Sunday 19 November 2017

Brennan dreams of emulating childhood heroes in Kingdom showdown

Clare's Gary Brennan is hoping for an upset against Kerry. Photo: Barry Cregg / SPORTSFILE
Clare's Gary Brennan is hoping for an upset against Kerry. Photo: Barry Cregg / SPORTSFILE
Cliona Foley

Cliona Foley

He plays hurling alongside Tony Kelly and teaches in Flannan's alongside Jamesie O'Connor (or 'Jamesie Redknapp' as he is now calling him) but for Clare midfield star Gary Brennan, it will always be about the big ball.

Banner hurling selector Louis Mulqueen threw out a bait recently about how they wouldn't mind having "that Brennan fella" in their panel, which still raises a chuckle.

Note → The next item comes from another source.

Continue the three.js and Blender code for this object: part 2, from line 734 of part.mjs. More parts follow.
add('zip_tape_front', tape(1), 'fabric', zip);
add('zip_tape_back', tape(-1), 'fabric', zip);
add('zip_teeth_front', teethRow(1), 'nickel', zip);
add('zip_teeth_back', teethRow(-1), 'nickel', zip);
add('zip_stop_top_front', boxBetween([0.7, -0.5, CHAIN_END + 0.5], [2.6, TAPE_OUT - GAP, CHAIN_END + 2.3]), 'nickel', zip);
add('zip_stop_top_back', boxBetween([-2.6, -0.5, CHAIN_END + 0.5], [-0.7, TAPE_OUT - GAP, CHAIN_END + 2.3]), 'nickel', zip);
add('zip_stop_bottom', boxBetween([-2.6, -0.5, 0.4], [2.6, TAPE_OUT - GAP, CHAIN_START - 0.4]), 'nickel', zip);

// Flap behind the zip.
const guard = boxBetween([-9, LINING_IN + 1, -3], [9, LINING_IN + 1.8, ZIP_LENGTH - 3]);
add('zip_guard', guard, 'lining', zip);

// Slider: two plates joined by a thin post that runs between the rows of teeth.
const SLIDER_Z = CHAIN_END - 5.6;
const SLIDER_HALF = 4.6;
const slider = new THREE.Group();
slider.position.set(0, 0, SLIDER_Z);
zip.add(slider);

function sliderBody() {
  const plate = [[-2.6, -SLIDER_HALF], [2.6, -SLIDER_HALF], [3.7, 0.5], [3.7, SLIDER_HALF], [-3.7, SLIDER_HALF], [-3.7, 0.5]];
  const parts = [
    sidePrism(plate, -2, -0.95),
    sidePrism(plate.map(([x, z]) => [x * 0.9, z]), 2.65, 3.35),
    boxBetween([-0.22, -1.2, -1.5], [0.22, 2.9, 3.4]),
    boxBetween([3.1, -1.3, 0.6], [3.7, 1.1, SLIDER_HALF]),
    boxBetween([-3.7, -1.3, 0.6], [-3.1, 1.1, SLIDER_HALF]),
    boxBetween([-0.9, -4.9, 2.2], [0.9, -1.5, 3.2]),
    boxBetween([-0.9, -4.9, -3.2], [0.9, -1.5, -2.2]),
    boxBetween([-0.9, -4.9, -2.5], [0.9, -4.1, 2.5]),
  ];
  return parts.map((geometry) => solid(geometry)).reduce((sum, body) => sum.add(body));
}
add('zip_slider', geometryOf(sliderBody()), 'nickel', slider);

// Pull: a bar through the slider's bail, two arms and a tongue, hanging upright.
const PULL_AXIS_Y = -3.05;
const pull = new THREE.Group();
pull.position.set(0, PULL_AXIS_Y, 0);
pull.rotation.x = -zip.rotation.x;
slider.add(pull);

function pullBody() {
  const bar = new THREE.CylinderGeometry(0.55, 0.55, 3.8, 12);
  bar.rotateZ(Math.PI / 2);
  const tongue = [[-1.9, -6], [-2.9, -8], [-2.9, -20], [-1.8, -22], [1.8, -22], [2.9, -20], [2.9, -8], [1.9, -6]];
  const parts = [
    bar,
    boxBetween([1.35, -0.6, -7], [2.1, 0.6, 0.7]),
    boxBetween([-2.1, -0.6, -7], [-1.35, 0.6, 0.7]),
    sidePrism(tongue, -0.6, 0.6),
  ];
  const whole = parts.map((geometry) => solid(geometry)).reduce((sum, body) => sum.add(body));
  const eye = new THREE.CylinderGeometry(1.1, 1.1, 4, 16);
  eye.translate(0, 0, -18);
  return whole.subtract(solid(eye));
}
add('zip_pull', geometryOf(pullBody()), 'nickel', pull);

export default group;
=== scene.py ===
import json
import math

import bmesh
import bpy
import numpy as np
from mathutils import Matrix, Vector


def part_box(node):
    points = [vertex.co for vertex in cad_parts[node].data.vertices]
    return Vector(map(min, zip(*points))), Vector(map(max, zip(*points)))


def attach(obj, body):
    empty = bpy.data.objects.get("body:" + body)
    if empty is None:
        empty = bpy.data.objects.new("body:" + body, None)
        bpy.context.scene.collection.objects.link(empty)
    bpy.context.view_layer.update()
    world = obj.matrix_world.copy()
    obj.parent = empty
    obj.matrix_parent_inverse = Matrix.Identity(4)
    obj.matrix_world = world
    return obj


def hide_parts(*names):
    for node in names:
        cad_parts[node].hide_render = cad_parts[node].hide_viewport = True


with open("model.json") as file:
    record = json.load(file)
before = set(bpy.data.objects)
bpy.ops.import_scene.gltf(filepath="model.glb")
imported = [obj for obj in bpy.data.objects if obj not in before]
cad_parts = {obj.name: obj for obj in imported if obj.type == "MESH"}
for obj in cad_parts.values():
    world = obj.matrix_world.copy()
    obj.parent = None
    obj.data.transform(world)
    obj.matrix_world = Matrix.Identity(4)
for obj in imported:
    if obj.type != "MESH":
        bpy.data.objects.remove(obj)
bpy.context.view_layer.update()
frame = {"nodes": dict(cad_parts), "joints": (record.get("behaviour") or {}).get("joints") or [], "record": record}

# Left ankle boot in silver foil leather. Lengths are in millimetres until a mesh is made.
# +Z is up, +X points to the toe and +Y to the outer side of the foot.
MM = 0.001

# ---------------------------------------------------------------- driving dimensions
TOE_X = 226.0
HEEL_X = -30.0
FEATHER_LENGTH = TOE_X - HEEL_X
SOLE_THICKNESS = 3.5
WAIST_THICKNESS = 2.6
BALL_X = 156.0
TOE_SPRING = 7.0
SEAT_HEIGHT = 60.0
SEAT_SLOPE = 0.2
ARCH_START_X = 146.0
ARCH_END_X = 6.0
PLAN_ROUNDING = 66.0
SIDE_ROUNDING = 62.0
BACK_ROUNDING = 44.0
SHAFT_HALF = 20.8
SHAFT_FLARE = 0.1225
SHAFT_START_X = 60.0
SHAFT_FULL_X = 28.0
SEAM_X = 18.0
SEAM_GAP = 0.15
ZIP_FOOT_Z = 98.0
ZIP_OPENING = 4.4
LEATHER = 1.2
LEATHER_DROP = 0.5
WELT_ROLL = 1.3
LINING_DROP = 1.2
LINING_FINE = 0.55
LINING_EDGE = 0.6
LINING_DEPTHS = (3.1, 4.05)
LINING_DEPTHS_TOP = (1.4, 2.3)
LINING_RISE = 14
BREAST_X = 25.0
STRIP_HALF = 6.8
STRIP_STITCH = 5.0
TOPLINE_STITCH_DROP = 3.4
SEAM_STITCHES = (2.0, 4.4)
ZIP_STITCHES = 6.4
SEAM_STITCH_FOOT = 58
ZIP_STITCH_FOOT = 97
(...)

"Sure I've never played inter-county hurling at any level," he stresses. "I'm a football man, nothing else."

And what a footballer he is. Eight years ago he was part of an Irish U-17 International Rules team including Donegal's Michael Murphy, Meath's Shane O'Rourke and Dublin's Paddy Andrews and Kevin Nolan.

At college he played with University of Limerick in a Sigerson team managed by Cian O'Neill and featuring David Moran – tomorrow, he captains Clare against both of them in a Munster semi-final.

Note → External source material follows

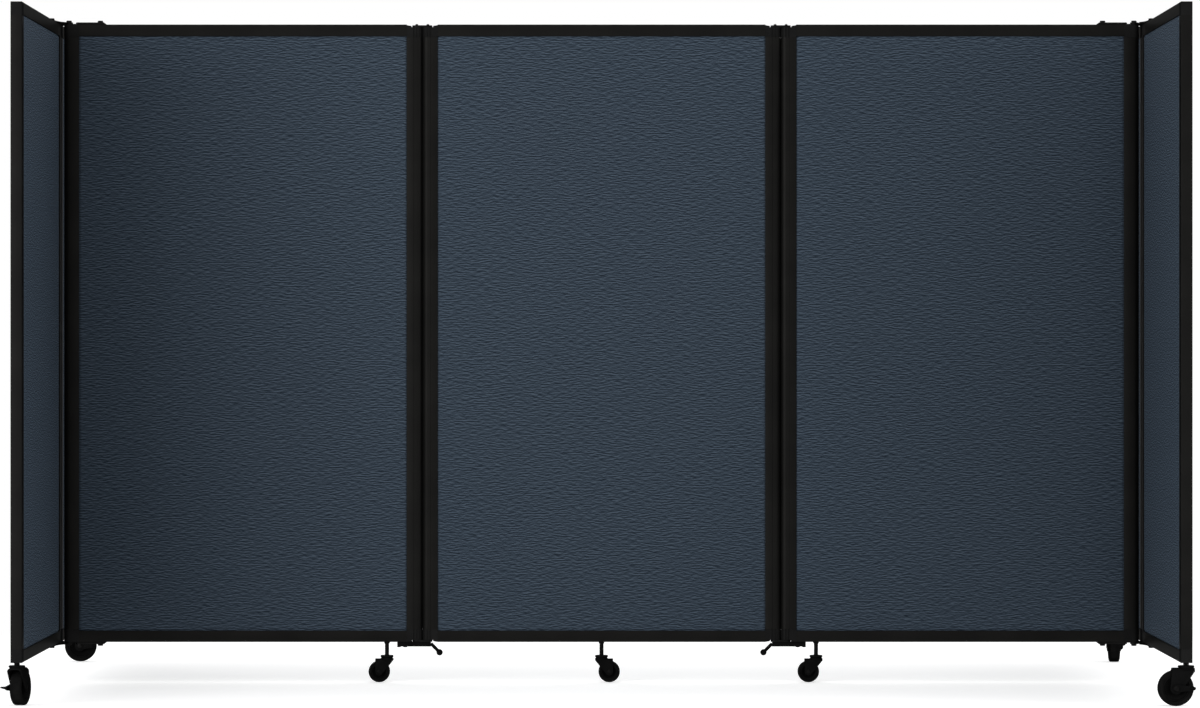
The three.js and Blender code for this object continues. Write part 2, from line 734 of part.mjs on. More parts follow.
const screen = new THREE.Group();
centrePanel(screen);
addSide(screen, 'right', 'right_front', 'right_rear', 0);
addSide(screen, 'left', 'left_rear', 'left_front', 180);

export default screen;
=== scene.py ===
import bpy
import bmesh
import json
import math
from mathutils import Matrix, Vector
from mathutils.geometry import convex_hull_2d


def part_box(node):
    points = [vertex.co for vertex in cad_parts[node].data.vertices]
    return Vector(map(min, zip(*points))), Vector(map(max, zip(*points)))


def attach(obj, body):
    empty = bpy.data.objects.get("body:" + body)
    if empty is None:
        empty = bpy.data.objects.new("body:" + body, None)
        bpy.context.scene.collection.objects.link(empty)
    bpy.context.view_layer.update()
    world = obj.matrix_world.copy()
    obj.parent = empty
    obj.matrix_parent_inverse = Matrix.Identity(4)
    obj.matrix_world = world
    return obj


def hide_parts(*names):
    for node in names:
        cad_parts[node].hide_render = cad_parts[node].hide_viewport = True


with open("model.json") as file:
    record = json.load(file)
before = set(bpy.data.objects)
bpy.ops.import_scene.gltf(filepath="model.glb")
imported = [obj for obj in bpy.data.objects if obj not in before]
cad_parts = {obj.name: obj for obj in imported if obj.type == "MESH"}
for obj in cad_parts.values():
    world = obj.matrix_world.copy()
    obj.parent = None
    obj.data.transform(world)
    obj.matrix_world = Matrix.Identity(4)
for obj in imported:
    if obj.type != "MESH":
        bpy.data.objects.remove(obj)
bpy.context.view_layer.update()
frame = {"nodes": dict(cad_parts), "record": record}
print("frame loaded,", len(frame["nodes"]), "nodes")

# each panel rides on the body of its own name; the words are the kinds of its two ends, low end first
panels = {
    "centre_panel": ("hinge", "hinge"),
    "left_panel": ("pivot", "lever"),
    "right_panel": ("lever", "pivot"),
    "left_front_wing": ("plain", "plain"),
    "left_rear_wing": ("plain", "plain"),
    "right_front_wing": ("plain", "plain"),
    "right_rear_wing": ("plain", "plain"),
}
sides = (("left", -1), ("right", 1))
jointPlaces = {joint["name"]: Vector(joint["pos_m"]) for joint in frame["record"]["behaviour"]["joints"]}
nodeBodies = {node: body for body, nodes in frame["record"]["behaviour"]["bodies"].items() for node in nodes}


# Helpers for objects and nodes
def newObject(name, data):
    piece = bpy.data.objects.new(name, data)
    bpy.context.collection.objects.link(piece)
    return piece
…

He was only out of minor ranks when he made his Munster SFC debut in 2008 – a victory against Waterford – only to be slaughtered in Killarney the next day out when Paddy Russell's flying notebook dominated headlines.

Since then, Brennan has become a regular and his reputation was cemented long before he played in this year's Division 4 final. At 25, it was his first game in Croke Park.

He has played 15 championship games for Clare so far and only won three, including this year's replay against Waterford. Their defeat of Limerick two years ago to reach a Munster final is the highlight to date but Clare's lowly status explains why the dedicated PE and Irish teacher is not a household name.

The real surprise is where he comes from. The scenic fist of West Clare that stretches into the Atlantic is the county's traditional football heartland, yet he's from the half-parish of Clarecastle, where he plays football for Clondegad and hurling for sister club Ballyea.

"Technically I'm living in Ballyea, which would be the eastern limit of the beginning of West Clare," he explains.

His father Martin, who hails from Curry, Co Sligo, has been a key influence. "Dad coached and trained a lot of football and trained county under-age teams so it was always football in our house," Brennan says.

After a decade of close calls and three lost finals, Clondegad finally won Clare's intermediate title in 2011 and are still in the senior ranks. Brennan remains a dual player at club level, playing hurling for Ballyea "whenever I can".

Just last month, he lined out in the first round of the county SHC beside clubmates and county seniors Tony Kelly, Jack Browne and Paul Flanagan. But his childhood heroes were largely footballers, even if he was only a toddler when Clare scored their most famous victory.

"I've only a vague memory of '92," he says of that legendary defeat of Kerry and their second Munster title in 75 years. "But Martin Daly was always a hero for me after that great goal he scored against Cork in '97. He was also from a neighbouring club (Lissycassey) and dad was managing them."

Brennan was also in Limerick last December to witness how close Cratloe came to toppling Kerry giants Dr Crokes in the Munster club final.

"Only a point in it and Cratloe didn't play well at all in the first half but they were brilliant in the second and just very unlucky not to get a draw at least."

He cites Kilmurry-Ibrickane's Munster club title in 2009 as further proof that Clare footballers have the ability to mix it with the best.

Their current backroom is certainly interesting. Managed by Colm Collins (father of dual stars Podge and Sean), it not only includes Ger Keane of their '97 heroes against Cork but also ex-Cork All Star Paudie Kissane (trainer/coach) and Chris Delooze (strength & conditioning), an Australian who originally came to Ireland to play rugby for Munster.

With Colm 'Gooch' Cooper, James O'Donoghue and Kieran Donaghy absent from a new-look Kerry team that has to travel to Ennis, it is reckoned that Clare, with two games under their belt, have a great chance to spring another ambush tomorrow but Brennan is not fooled by all the keening coming from the 'Republic of Yerra.'

"Look, I've never seen a bad Kerry team," he says. "With Eamonn Fitzmaurice in change, we know they'll be exceptionally well organised. We know well what we're up against."